City overview
Dunhuang, the prestigious city of Gansu province, lies at the joint point of three provinces--- Gansu, Qinghai and Xinjiang. Dunhuang is famous for its prosperity in ancient China, as well as the profound cultural connotation. The primary industry of Dunhuang is agriculture, and the second one is tourism industry.
 
Dunhuang lies at the western end of the Gansu Corridor, called Hexi Zoulang. The name Dunhuang originally meant "prospering, flourishing"-- a hint that Dunhuang must once have been an important city. Its position at the intersection of two trade routes was what made Dunhuang flourish.
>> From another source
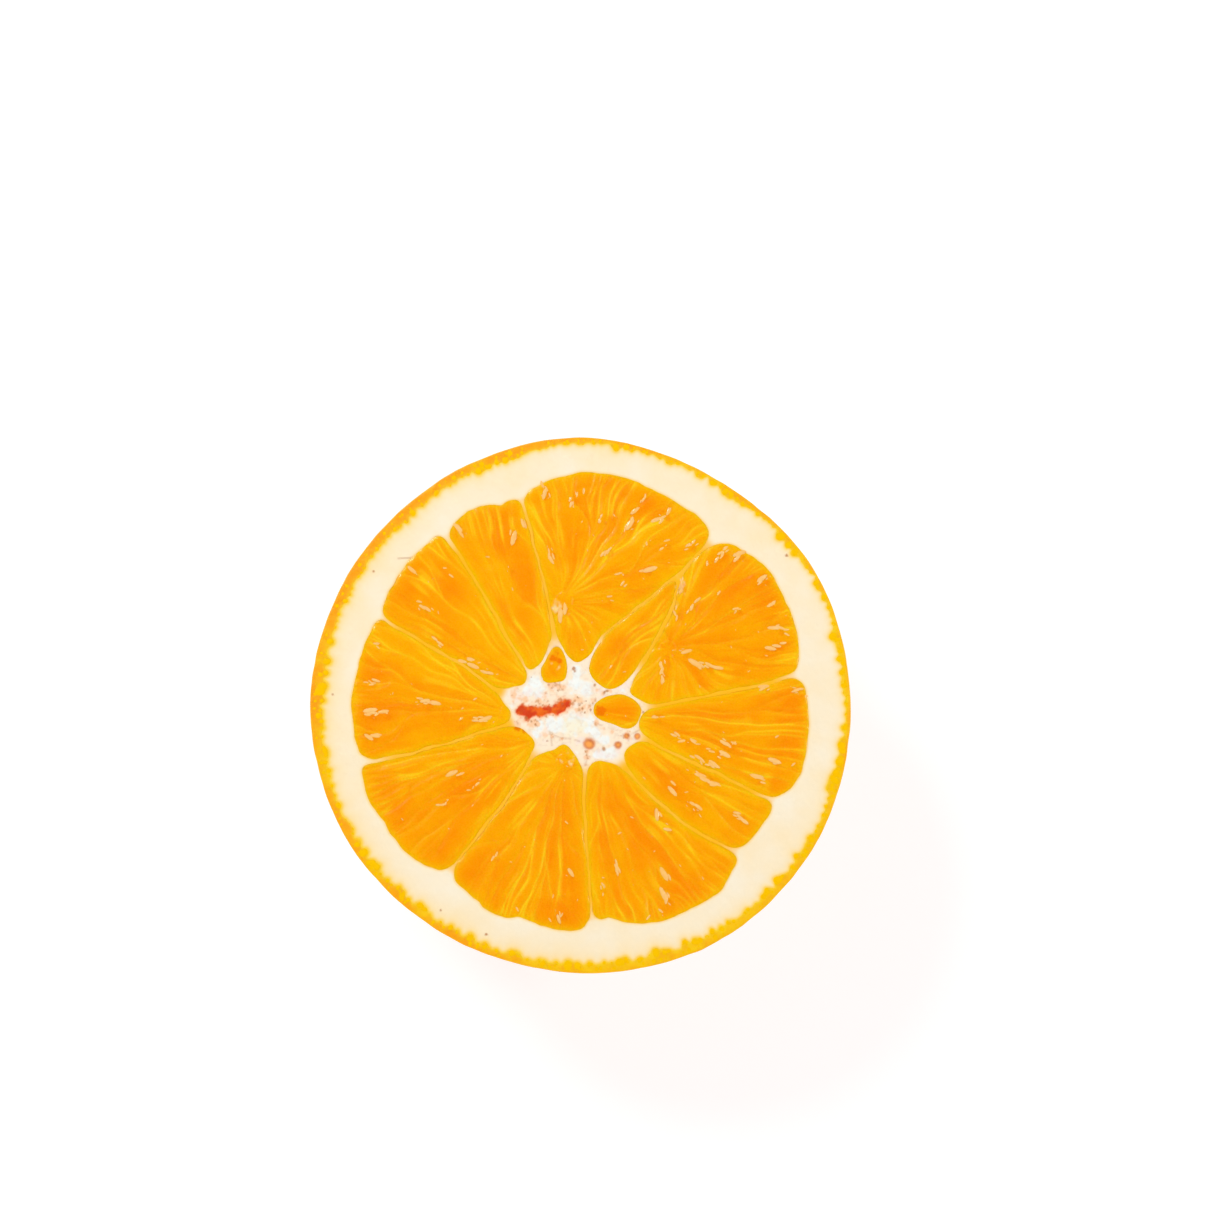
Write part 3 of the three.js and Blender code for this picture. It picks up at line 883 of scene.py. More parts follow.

The coming and going of horse and camel caravans carried new thoughts, ideas, arts and sciences to the East and West.
 
Dunhuang was made a prefecture in 117 BC by Emperor Han Wudi, and was a major point of interchange between ancient China and Central Asia during the Han and Tang dynasties. Located near the historic junction of the Northern and Southern Silk Roads, it was a town of military importance. Its name is mentioned as part of the homeland of the Yuezhi or "Rouzhi" in the Shiji , but this mention has also been identified with an unrelated toponym, Dunhong. Edges of the city are threatened with being engulfed by the expansion of the Kumtag Desert, which is resulting from longstanding overgrazing of surrounding lands. Dunhuang is safe place for traders to cross.
 
Early Buddhist monks accessed Dunhuang via the ancient Northern Silk Road, the northernmost route of about 2600 kilometers in length, which connected the ancient Chinese capital of Xi'an to the west over the Wushao Ling Pass to Wuwei and emerging in Kashgar. For centuries Buddhist monks at Dunhuang collected scriptures from the west, and many pilgrims passed through the area, painting murals inside the Mogao Caves or "Caves of a Thousand Buddhas." A small number of Christian artifacts have also been found in the caves (see Jesus Sutras), testimony to the wide variety of people who made their way along the Silk Road. Today, the site is an important tourist attraction and the subject of an ongoing archaeological project. A large number of manuscripts and artifacts retrieved at Dunhuang have been digitized and made publicly available via the International Dunhuang Project.